* _Aim_
Every line from the first one to the line containing "split_offset = 1.5" should be echoed exactly; leave out the rest.

* _Stored data_
○ ○ ○
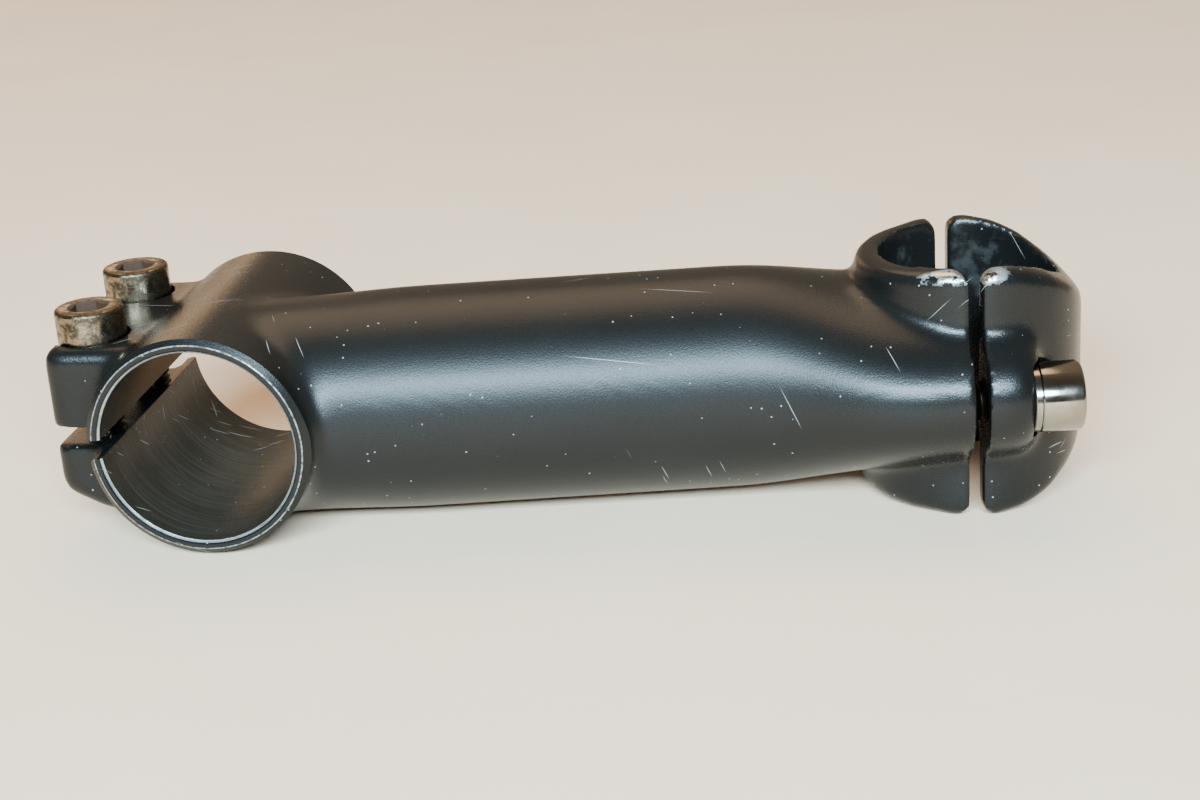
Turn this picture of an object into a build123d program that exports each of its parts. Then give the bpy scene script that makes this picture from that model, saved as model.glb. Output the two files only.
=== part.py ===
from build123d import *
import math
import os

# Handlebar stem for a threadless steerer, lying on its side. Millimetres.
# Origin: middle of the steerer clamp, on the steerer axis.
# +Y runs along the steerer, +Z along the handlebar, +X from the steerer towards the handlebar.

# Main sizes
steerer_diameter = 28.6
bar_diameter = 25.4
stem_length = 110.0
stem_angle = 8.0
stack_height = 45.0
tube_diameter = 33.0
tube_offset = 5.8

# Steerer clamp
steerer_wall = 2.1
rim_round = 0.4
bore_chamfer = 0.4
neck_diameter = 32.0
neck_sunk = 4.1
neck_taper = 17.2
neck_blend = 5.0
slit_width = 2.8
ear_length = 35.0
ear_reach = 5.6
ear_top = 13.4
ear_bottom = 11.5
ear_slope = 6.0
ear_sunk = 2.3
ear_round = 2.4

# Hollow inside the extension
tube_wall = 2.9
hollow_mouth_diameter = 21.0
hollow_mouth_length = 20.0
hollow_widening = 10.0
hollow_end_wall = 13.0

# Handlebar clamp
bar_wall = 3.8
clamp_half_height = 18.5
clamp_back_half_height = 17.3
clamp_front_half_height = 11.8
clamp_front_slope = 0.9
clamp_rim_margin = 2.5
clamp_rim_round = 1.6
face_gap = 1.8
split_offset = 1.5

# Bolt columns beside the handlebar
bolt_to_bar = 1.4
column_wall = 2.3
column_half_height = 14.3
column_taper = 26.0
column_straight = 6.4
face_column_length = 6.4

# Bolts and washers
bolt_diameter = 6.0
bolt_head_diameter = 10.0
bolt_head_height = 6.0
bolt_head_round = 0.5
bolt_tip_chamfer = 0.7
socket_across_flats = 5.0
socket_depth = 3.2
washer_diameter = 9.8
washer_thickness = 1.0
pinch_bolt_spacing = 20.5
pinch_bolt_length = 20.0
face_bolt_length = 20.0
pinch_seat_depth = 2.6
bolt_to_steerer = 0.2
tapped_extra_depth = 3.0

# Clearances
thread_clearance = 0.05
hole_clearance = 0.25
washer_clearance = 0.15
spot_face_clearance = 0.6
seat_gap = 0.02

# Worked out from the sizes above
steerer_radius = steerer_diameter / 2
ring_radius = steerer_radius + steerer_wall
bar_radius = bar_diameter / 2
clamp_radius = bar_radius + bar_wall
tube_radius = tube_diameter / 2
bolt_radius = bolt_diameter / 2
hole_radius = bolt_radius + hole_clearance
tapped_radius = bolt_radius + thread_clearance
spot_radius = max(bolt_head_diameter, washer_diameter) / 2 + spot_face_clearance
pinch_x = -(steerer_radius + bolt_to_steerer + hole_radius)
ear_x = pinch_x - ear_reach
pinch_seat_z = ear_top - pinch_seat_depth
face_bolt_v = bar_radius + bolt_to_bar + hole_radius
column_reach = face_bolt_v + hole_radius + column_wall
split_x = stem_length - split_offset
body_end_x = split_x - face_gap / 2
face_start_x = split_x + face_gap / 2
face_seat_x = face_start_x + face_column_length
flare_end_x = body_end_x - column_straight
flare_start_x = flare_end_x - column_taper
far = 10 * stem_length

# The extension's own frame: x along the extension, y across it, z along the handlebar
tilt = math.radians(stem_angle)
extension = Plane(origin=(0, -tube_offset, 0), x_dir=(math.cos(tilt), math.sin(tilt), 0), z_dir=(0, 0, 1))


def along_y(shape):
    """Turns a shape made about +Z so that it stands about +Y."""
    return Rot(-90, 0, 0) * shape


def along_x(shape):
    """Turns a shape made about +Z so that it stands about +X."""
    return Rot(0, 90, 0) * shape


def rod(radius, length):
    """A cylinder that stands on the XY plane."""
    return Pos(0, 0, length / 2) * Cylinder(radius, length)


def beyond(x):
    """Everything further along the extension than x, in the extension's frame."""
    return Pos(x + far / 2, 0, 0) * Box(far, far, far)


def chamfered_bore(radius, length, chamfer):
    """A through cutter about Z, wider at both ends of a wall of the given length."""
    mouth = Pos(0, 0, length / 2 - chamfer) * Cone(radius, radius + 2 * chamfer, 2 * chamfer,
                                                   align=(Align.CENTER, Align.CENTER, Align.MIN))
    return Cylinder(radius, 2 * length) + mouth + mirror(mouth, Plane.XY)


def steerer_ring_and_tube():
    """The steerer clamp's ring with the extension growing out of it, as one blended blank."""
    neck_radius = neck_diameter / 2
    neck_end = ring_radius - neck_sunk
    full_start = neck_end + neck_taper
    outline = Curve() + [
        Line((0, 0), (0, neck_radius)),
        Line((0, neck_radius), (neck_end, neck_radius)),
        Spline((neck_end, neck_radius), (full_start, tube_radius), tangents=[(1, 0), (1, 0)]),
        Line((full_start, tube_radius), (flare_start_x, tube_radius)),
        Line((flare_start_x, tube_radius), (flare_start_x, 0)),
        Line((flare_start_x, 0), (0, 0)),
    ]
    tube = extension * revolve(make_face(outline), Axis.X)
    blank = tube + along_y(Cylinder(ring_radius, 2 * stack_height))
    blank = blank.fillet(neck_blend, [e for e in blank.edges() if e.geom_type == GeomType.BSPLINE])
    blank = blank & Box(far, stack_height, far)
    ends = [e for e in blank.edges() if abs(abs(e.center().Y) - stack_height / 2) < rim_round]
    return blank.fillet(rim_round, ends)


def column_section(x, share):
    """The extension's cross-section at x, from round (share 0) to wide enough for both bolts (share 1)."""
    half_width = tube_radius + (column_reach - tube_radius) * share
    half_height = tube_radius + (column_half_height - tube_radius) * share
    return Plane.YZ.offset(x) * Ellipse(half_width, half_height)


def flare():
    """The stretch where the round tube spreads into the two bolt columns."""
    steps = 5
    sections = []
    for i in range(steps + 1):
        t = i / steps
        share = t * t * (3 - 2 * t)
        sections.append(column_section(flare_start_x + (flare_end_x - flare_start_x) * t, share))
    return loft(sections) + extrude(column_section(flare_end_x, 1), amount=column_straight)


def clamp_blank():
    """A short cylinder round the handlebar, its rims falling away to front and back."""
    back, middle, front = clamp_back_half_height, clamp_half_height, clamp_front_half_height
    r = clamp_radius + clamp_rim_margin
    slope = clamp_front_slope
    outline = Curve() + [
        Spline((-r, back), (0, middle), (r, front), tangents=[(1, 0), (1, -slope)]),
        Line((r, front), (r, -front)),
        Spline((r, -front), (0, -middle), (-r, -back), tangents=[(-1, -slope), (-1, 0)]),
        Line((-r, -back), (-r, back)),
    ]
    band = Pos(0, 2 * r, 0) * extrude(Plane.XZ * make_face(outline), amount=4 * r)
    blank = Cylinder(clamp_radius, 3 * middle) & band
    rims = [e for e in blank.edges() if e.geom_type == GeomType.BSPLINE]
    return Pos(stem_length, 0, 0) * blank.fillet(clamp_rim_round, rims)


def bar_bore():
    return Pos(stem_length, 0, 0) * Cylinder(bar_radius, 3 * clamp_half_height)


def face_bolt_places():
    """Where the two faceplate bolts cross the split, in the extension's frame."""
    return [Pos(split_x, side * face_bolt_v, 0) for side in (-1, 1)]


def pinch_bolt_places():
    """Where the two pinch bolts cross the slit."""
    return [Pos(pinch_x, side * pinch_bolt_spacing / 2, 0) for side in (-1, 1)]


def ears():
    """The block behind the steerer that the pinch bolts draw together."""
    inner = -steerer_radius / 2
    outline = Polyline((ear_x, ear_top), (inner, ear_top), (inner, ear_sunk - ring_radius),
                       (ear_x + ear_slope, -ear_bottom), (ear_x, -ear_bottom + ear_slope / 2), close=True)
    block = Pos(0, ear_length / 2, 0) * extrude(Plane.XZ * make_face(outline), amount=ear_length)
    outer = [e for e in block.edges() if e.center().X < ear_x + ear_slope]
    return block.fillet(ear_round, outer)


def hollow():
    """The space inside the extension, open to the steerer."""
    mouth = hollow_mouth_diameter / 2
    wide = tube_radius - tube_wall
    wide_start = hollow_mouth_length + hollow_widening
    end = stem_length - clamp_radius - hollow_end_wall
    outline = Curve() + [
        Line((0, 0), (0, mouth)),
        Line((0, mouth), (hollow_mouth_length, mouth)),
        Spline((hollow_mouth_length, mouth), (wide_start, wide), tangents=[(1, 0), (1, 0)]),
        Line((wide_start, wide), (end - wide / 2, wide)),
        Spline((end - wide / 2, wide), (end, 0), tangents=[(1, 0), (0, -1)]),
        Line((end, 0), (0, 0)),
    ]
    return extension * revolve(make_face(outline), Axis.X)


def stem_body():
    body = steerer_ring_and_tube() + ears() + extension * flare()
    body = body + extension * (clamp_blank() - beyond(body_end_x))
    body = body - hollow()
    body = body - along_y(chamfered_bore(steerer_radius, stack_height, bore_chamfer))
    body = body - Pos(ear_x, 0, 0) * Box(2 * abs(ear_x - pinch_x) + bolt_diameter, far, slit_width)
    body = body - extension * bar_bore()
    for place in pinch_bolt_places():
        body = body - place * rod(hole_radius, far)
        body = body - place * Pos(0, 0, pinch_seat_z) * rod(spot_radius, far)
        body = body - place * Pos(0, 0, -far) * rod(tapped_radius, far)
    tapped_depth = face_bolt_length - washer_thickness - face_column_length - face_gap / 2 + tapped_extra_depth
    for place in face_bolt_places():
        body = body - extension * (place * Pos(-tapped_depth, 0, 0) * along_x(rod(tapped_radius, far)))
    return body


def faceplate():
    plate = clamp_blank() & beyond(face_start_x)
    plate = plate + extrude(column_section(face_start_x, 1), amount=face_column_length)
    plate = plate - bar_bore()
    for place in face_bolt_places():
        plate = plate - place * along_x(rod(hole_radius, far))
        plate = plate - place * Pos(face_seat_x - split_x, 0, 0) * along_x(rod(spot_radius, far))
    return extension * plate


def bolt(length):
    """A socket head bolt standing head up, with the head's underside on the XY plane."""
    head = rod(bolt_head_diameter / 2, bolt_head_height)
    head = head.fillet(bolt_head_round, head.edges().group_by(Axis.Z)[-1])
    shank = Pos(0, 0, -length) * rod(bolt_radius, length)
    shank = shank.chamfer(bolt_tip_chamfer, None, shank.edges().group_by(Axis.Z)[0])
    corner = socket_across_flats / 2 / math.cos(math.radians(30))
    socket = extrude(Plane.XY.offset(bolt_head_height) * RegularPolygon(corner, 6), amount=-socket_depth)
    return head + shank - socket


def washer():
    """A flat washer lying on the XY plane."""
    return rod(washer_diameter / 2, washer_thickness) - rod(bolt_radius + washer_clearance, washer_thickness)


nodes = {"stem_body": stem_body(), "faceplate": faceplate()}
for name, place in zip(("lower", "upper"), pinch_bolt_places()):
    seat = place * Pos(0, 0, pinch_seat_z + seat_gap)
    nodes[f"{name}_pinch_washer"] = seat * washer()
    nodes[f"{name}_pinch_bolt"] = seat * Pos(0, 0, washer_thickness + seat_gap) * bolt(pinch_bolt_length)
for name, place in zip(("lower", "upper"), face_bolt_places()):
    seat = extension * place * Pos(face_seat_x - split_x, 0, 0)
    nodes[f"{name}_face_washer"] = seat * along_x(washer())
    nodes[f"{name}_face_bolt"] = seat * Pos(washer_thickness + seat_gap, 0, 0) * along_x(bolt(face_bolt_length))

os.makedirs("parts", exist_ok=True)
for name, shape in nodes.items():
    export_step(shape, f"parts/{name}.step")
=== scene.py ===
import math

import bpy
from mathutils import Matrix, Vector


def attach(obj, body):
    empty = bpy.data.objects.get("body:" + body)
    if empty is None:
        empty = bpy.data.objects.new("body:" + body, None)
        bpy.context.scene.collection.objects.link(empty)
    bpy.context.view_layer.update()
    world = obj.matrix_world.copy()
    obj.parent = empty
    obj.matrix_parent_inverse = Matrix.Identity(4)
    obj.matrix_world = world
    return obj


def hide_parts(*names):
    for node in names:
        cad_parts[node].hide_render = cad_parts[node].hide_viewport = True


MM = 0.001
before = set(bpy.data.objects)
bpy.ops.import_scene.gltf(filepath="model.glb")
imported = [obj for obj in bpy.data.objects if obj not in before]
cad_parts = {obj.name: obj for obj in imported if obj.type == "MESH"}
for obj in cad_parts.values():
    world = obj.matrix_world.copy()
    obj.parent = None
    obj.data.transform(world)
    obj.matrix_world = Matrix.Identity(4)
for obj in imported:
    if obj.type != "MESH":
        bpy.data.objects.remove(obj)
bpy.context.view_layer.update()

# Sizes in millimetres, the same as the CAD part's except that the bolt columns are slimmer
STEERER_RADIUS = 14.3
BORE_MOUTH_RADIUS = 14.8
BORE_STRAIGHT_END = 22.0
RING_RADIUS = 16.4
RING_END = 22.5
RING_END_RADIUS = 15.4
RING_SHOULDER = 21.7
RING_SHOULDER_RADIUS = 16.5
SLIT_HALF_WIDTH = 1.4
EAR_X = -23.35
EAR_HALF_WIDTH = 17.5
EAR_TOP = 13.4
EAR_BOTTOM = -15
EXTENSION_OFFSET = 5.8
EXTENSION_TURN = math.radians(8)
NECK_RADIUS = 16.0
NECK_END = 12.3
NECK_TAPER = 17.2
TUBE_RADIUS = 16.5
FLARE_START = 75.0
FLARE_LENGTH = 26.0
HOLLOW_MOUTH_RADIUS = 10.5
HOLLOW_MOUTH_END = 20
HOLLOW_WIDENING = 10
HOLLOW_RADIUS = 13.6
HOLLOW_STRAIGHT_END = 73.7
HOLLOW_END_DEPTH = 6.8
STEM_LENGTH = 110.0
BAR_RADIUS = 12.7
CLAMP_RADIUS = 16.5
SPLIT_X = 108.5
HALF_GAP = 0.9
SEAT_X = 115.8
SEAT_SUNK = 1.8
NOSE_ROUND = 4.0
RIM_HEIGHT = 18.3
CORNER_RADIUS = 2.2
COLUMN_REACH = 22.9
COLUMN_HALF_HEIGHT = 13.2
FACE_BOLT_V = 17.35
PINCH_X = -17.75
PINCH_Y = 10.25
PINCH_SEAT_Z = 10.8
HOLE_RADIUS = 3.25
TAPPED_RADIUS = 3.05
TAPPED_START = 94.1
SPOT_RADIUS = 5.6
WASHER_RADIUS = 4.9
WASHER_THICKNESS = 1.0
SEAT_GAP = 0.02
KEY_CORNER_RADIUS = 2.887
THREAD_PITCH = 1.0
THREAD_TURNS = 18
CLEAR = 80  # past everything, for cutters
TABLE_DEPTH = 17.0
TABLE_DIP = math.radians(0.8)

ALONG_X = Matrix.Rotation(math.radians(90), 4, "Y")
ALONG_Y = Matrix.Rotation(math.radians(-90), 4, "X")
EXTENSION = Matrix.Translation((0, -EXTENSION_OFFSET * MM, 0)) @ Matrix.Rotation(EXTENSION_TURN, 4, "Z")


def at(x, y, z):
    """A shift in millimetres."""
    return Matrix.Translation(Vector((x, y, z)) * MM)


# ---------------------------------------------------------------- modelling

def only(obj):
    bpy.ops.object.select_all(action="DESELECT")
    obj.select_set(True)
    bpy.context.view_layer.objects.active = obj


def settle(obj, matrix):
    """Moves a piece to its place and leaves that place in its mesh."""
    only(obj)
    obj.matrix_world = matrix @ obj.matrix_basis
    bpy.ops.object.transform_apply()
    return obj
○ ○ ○
* _Exercise output_
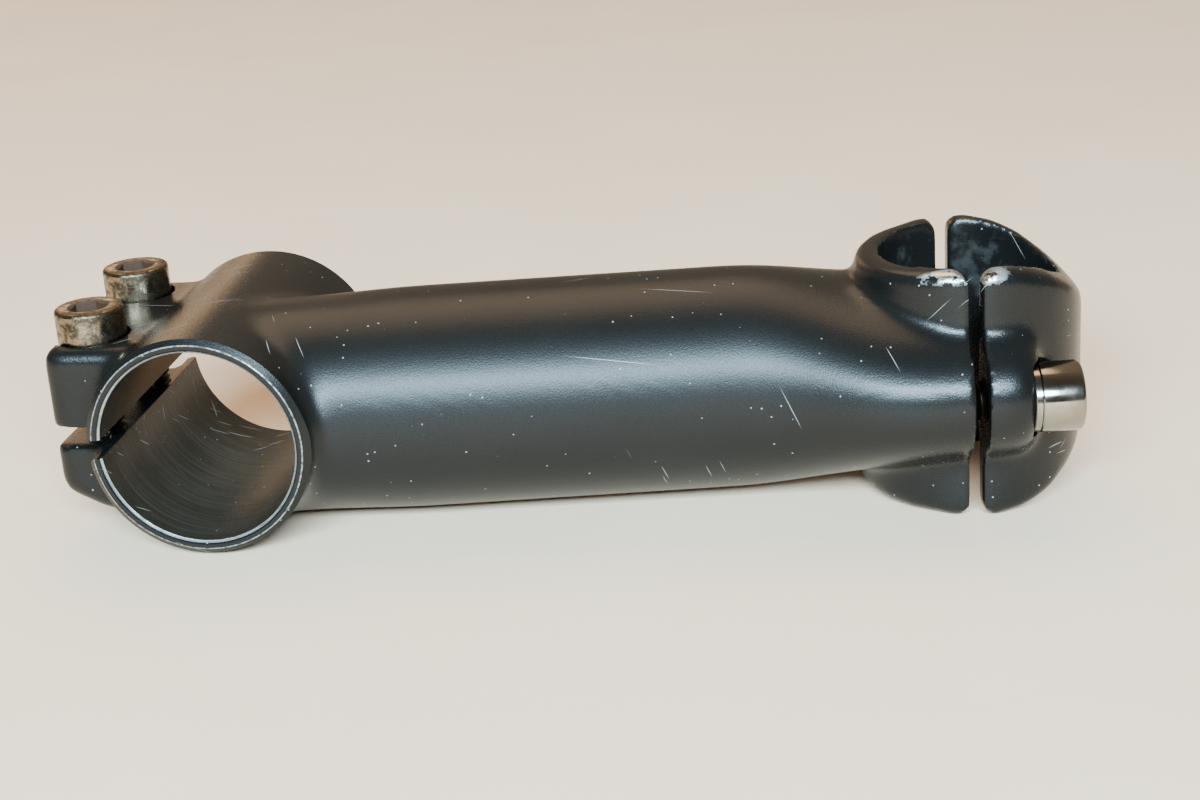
Turn this picture of an object into a build123d program that exports each of its parts. Then give the bpy scene script that makes this picture from that model, saved as model.glb. Output the two files only.
=== part.py ===
from build123d import *
import math
import os

# Handlebar stem for a threadless steerer, lying on its side. Millimetres.
# Origin: middle of the steerer clamp, on the steerer axis.
# +Y runs along the steerer, +Z along the handlebar, +X from the steerer towards the handlebar.

# Main sizes
steerer_diameter = 28.6
bar_diameter = 25.4
stem_length = 110.0
stem_angle = 8.0
stack_height = 45.0
tube_diameter = 33.0
tube_offset = 5.8

# Steerer clamp
steerer_wall = 2.1
rim_round = 0.4
bore_chamfer = 0.4
neck_diameter = 32.0
neck_sunk = 4.1
neck_taper = 17.2
neck_blend = 5.0
slit_width = 2.8
ear_length = 35.0
ear_reach = 5.6
ear_top = 13.4
ear_bottom = 11.5
ear_slope = 6.0
ear_sunk = 2.3
ear_round = 2.4

# Hollow inside the extension
tube_wall = 2.9
hollow_mouth_diameter = 21.0
hollow_mouth_length = 20.0
hollow_widening = 10.0
hollow_end_wall = 13.0

# Handlebar clamp
bar_wall = 3.8
clamp_half_height = 18.5
clamp_back_half_height = 17.3
clamp_front_half_height = 11.8
clamp_front_slope = 0.9
clamp_rim_margin = 2.5
clamp_rim_round = 1.6
face_gap = 1.8
split_offset = 1.5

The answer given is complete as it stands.